Handovers to begin Wednesday
In Jerusalem, the Israeli army said it planned to begin handing over some captured positions on Wednesday and hoped to complete the withdrawal from Lebanon by next week. The plan for handing over territory showed the complexity of the border zone: Israel would transfer it first to the U.N. force, which would then turn it over to Lebanese envoys.
The United Nations force planned for Lebanon will take a year to reach full strength, said Maj. Gen. Alain Pellegrini, the Frenchman who leads the current U.N. peacekeeping mission in Lebanon.
Israel’s military also made a first gesture at possible post-conflict negotiations. It said it could exchange 13 Hezbollah prisoners and the bodies of dozens of guerrillas for two Israeli soldiers whose capture in a cross-border raid July 12 touched off the fighting.
Foreign ministers coming to Beirut
The foreign ministers of Turkey, Pakistan, Malaysia and France were due in the Lebanese capital Wednesday, and it was widely believed they would work out details of assembling a 15,000-strong international force. Indonesia and a dozen other countries also have expressed a willingness to help.
That force would work with an equal number of Lebanese soldiers. Together, they are expected to police the cease-fire that took hold Monday and ended 34 days of brutal combat, Israeli airstrikes and Hezbollah rocket barrages.
France, which was expected to lead the force, was demanding a clearer U.N. mandate, including details on when the troops can use firepower.

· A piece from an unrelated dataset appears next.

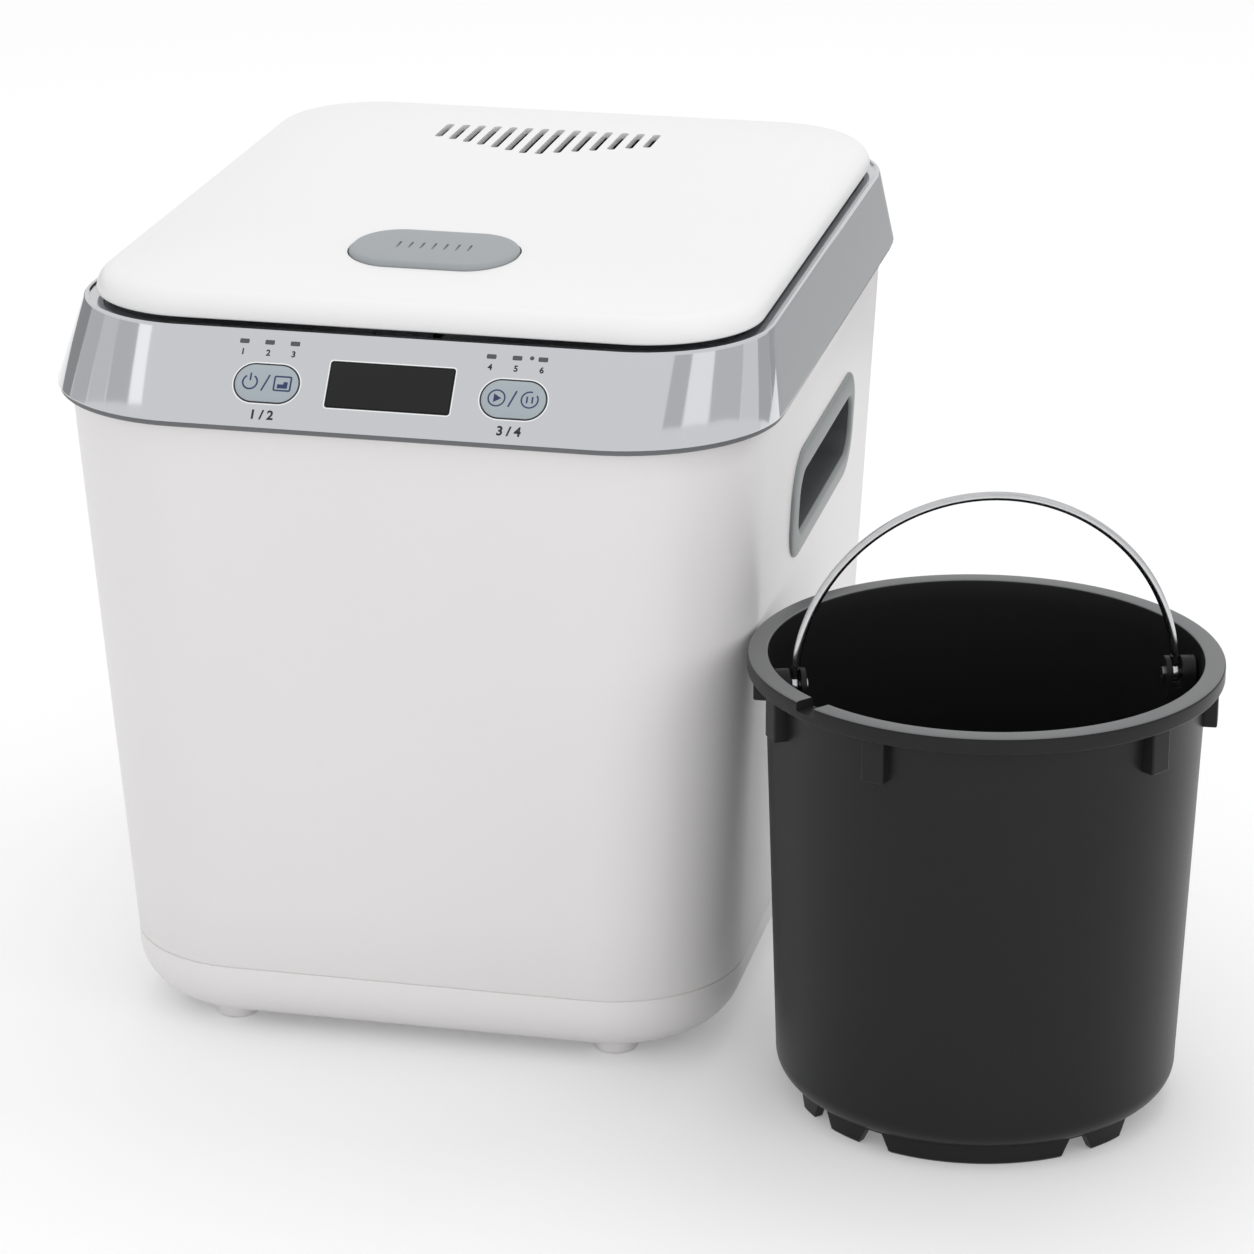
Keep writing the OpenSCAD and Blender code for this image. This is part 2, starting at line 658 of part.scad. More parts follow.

France had not yet made any announcement of how many troops it plans to send, holding up announcements of troop commitments from other countries.
Three armies involved — before U.N. forces arrive
In the short term and before international forces arrive, the process involves three armies on the ground and is complicated, given that the Lebanese and Israeli armies do not have direct contact and a third and central player — Hezbollah guerrillas — will not be involved.
The current U.N. observer force, known as UNIFIL, stationed permanently in the 18-mile band of territory between the Litani and the Israeli frontier, was to take up positions temporarily along the border.
The zone along the frontier would then be handed to Lebanese troops and the bolstered UNIFIL force once all Israeli soldiers have withdrawn, military officials on both sides of the conflict said. They spoke on condition of anonymity because of the delicate nature of the operation.
“It will be a gradual withdrawal. ... It will take couple of days, even up to one week,” a UNIFIL officer told The Associated Press on condition of anonymity because he was not authorized to speak to reporters.
“We agreed with the Lebanese army that it will start deploying as the Israelis start withdrawing. It could be as early as Thursday, maybe a slight delay,” he said.